Tomos George Llewellyn Shanklin (born 24 November 1979 in Harrow, London) is a former Welsh rugby union player who played  outside centre for Cardiff Blues and Wales.  He played club rugby for London Welsh and then Saracens, before joining Cardiff Blues in 2003. 

The son of Jim Shanklin, who won four caps for Wales, Tom played for Wales at under-19, under-21 and A-team levels and made his first international appearance for the senior side against Japan in Tokyo in 2001.

Early life

Shanklin was born in Harrow, London grew up in Tenby and Surrey, where he attended both Ysgol Greenhill School and Howard of Effingham School.

Wales
Shanklin made his debut in the Six Nations Championship against France in 2001; 32 years previously his father, Jim, had won his first international cap against the same opponents.

At first Shanklin was regarded as a "super sub" in the Welsh side, but later established himself in the starting line-up.

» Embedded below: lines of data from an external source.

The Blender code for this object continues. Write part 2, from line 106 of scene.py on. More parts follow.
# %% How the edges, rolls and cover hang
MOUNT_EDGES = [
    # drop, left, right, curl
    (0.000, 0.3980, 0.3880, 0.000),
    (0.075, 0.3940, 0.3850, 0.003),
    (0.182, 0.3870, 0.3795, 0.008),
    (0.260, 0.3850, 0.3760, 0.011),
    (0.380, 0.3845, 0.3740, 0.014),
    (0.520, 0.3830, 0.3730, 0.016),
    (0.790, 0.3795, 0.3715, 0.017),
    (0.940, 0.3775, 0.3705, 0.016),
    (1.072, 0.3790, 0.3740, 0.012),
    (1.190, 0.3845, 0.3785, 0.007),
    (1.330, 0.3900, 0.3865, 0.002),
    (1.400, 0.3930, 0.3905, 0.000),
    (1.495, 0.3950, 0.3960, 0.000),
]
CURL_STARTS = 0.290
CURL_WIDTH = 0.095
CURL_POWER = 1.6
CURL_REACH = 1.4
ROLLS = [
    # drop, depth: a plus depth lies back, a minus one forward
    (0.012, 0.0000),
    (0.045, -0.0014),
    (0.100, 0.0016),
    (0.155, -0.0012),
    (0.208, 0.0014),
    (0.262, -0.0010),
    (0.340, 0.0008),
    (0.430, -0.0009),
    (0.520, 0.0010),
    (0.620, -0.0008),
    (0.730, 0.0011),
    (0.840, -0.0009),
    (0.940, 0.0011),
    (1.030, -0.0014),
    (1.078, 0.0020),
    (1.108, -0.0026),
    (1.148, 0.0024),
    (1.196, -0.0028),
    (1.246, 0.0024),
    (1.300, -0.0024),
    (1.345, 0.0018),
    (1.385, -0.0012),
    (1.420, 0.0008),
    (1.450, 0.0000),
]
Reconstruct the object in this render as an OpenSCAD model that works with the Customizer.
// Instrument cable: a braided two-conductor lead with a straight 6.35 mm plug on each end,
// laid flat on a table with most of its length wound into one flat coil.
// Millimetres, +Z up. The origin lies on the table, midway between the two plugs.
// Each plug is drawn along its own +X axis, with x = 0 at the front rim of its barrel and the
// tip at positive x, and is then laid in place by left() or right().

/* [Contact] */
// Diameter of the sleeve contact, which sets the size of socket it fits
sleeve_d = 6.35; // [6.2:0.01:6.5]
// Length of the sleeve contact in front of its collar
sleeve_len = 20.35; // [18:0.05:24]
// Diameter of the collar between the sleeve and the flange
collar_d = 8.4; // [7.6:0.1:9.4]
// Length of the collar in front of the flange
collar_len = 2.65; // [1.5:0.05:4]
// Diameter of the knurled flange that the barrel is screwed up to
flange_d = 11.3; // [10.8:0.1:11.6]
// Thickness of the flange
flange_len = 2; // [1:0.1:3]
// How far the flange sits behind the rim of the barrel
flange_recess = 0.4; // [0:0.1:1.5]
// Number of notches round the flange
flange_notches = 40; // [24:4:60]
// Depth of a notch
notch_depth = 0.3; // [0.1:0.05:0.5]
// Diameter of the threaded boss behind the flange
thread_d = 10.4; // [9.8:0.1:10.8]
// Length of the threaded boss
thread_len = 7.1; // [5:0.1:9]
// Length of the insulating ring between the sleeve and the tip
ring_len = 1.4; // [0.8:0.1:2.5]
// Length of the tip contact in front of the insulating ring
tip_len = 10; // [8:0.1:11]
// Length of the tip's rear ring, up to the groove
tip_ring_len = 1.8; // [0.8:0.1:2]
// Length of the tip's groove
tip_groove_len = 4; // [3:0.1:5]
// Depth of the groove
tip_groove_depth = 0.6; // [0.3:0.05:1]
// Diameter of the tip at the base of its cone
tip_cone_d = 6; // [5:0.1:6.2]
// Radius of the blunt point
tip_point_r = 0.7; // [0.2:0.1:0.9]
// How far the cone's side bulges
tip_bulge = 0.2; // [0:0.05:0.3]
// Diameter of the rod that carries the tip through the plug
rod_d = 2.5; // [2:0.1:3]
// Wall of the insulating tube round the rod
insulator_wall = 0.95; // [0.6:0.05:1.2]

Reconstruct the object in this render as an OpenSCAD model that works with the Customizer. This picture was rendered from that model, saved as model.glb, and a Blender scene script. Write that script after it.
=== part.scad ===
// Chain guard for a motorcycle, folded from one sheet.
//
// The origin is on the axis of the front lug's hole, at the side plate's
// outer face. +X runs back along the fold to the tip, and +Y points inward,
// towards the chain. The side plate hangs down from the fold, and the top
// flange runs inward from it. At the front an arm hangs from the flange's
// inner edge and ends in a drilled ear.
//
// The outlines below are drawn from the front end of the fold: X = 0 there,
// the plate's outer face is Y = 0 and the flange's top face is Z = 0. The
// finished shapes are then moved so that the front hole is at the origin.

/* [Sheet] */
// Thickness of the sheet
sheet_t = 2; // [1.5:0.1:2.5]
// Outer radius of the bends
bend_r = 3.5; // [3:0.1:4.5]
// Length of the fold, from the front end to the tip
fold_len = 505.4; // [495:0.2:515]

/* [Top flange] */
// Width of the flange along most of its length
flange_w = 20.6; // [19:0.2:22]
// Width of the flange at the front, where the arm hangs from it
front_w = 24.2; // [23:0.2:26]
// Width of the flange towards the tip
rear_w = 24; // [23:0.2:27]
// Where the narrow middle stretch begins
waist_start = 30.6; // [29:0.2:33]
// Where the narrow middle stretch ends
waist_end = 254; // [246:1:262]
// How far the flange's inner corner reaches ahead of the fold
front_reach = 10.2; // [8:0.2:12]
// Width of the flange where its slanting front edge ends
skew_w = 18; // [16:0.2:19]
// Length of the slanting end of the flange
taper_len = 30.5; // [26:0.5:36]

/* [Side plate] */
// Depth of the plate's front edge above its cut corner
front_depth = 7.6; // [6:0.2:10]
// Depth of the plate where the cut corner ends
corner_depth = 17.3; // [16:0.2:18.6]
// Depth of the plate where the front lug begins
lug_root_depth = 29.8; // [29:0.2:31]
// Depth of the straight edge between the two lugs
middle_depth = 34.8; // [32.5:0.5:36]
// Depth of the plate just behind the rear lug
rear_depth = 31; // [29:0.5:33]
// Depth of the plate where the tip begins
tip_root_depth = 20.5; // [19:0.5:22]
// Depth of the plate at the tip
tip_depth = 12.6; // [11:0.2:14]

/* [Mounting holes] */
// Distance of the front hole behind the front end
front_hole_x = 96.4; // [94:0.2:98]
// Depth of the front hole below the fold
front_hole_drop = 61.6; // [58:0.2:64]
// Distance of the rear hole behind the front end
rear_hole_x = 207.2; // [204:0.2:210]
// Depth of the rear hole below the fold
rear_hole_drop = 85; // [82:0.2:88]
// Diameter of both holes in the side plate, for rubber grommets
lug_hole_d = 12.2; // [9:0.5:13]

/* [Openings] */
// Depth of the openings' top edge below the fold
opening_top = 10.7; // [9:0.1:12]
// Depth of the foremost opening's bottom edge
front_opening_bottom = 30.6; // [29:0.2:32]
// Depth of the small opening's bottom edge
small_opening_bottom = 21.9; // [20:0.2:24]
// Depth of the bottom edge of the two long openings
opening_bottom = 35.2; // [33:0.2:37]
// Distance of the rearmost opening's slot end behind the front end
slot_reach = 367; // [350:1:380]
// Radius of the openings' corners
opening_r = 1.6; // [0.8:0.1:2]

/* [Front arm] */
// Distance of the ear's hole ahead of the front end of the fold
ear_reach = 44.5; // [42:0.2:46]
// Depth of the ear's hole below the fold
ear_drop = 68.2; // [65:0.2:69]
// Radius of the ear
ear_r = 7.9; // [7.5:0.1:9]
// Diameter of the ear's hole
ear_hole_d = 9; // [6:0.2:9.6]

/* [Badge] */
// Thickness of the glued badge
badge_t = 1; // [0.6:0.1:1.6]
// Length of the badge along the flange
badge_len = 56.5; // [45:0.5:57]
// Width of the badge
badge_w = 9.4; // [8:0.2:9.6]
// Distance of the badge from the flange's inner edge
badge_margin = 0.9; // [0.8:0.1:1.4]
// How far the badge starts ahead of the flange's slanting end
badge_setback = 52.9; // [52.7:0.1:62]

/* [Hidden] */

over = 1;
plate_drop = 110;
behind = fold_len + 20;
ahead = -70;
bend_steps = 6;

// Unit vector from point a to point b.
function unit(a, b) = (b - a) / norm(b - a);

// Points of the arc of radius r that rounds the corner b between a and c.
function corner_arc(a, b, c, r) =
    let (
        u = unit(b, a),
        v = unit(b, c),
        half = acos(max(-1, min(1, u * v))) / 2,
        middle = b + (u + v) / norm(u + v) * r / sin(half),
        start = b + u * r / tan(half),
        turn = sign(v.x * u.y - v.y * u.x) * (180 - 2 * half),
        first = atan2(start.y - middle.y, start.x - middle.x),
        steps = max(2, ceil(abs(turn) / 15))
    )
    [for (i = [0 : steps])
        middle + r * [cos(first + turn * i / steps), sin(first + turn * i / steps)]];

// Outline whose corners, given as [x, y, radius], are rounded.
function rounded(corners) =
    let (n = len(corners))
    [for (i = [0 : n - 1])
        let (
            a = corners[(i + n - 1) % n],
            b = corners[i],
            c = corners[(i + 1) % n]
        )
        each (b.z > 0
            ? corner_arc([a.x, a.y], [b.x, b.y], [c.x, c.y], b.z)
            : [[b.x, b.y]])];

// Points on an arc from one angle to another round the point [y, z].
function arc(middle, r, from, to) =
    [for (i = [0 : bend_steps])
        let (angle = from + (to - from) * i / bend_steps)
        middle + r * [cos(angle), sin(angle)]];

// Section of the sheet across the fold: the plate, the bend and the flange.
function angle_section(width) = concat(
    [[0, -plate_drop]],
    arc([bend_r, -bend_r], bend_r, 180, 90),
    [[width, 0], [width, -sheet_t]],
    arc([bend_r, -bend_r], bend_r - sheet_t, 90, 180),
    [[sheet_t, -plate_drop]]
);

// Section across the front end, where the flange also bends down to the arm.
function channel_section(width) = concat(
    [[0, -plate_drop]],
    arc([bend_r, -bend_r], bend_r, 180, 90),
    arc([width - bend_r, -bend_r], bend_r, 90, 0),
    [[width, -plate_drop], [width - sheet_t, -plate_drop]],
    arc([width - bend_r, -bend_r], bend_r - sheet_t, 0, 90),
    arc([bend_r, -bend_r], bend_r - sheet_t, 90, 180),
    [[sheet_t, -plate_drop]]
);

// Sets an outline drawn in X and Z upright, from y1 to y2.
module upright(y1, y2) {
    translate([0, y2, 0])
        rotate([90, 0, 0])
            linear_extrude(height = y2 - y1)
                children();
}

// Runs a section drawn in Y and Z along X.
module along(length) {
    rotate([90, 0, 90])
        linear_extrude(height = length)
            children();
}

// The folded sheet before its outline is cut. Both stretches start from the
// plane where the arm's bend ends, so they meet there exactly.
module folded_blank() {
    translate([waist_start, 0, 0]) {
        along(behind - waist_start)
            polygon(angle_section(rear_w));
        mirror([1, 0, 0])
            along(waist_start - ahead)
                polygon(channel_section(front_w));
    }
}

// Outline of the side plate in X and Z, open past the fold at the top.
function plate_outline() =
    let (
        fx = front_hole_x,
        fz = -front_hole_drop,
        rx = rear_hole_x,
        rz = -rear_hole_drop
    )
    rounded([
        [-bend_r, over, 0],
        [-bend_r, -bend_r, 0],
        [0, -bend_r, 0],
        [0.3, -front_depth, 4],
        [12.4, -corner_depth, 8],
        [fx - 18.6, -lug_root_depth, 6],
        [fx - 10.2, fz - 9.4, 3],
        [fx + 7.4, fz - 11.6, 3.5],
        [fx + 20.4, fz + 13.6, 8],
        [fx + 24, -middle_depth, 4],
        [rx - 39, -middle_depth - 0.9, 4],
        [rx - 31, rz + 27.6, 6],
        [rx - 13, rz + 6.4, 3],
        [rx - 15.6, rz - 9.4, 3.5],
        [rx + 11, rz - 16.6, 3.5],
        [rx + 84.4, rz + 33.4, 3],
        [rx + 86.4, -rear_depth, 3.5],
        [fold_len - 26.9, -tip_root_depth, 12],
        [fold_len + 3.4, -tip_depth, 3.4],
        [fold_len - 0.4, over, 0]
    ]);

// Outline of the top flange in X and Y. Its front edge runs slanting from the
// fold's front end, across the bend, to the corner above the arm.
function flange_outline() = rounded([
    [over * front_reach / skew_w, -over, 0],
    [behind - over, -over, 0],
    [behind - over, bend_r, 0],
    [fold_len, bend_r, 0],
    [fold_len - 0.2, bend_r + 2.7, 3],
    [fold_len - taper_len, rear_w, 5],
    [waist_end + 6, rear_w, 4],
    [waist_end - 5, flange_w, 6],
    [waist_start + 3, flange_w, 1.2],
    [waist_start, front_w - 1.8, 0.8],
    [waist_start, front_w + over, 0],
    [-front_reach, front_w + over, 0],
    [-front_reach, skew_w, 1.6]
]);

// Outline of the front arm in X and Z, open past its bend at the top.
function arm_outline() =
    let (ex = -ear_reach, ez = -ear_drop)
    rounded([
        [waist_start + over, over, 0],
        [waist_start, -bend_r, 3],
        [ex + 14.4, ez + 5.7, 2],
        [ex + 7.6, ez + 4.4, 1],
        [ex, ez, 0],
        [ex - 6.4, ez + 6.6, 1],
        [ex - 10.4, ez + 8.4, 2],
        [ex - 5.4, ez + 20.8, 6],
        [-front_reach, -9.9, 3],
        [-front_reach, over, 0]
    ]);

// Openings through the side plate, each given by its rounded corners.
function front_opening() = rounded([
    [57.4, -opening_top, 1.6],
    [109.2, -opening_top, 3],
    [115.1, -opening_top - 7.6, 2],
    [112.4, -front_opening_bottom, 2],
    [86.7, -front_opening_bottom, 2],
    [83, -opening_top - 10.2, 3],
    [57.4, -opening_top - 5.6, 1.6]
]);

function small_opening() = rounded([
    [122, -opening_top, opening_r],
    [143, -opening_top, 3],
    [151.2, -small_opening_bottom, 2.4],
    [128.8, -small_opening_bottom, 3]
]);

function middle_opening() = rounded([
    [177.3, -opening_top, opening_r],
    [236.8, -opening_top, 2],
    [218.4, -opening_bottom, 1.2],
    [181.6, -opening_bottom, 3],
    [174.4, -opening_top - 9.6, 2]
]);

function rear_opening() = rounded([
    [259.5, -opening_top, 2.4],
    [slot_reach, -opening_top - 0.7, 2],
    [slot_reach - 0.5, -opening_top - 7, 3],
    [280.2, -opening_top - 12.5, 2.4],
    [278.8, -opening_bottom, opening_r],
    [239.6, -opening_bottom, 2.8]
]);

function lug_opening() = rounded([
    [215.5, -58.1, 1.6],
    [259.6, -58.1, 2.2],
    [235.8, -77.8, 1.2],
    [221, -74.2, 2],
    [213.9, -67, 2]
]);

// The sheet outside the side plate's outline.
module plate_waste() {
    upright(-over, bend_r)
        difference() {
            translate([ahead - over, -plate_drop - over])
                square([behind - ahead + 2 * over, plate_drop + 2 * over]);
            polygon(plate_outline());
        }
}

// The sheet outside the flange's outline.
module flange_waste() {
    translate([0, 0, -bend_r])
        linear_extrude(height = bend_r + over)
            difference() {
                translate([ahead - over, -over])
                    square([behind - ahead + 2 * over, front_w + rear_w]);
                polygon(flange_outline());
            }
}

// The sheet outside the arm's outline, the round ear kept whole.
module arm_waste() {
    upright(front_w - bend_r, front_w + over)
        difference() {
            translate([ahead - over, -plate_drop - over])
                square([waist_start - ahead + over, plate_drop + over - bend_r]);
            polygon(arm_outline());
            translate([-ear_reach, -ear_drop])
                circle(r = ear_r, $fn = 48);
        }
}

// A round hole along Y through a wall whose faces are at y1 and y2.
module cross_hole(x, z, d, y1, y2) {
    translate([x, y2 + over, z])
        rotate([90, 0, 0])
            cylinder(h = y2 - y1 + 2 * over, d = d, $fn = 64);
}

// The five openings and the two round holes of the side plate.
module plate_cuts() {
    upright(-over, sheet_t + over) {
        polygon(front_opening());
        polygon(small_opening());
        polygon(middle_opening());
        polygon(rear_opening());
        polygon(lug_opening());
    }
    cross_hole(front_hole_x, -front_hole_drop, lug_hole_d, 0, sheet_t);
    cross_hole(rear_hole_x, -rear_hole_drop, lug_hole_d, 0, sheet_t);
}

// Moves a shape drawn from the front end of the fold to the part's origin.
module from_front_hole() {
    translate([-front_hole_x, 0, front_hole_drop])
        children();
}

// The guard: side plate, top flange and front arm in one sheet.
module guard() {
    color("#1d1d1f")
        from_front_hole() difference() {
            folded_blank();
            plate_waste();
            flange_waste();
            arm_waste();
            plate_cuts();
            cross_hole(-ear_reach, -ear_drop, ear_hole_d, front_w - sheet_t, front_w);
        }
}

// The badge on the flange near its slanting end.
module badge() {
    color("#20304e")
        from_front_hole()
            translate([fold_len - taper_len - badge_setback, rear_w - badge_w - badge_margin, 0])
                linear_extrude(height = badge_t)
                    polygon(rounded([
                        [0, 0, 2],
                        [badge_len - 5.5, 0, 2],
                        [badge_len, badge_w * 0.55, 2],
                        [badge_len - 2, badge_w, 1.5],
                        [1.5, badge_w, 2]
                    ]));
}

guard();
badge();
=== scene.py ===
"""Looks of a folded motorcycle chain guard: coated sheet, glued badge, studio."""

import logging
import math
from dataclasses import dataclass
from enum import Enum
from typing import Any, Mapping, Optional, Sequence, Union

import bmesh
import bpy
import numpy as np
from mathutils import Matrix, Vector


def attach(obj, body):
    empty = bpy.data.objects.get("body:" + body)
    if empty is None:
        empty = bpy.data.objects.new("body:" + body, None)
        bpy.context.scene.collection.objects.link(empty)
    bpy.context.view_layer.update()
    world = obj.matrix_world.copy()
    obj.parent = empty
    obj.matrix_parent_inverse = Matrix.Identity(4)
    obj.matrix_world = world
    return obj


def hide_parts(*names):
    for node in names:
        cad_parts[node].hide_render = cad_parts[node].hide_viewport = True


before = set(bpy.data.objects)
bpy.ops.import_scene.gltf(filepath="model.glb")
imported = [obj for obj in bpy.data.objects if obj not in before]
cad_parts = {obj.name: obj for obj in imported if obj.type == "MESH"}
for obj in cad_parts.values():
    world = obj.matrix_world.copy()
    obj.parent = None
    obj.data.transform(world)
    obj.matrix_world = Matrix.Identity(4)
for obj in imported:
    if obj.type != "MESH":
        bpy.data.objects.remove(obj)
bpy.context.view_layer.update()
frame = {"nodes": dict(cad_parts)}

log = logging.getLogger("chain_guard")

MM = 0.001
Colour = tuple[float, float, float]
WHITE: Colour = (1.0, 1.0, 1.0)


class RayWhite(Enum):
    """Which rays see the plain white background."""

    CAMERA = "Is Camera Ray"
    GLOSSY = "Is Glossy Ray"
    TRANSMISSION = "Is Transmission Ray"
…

He produced some notable performances in the 2004 Autumn internationals, scoring eight tries in the four games. This included four tries against Romania and a spectacular try against New Zealand. He was sometimes played as a wing, but started all the 2005 Six Nations matches in his preferred position at centre.

He was selected for the 2005 British & Irish Lions tour to New Zealand, but suffered a knee injury early in the tour which meant that he had to be replaced. As a result, he also missed the majority of the 2005–06 season.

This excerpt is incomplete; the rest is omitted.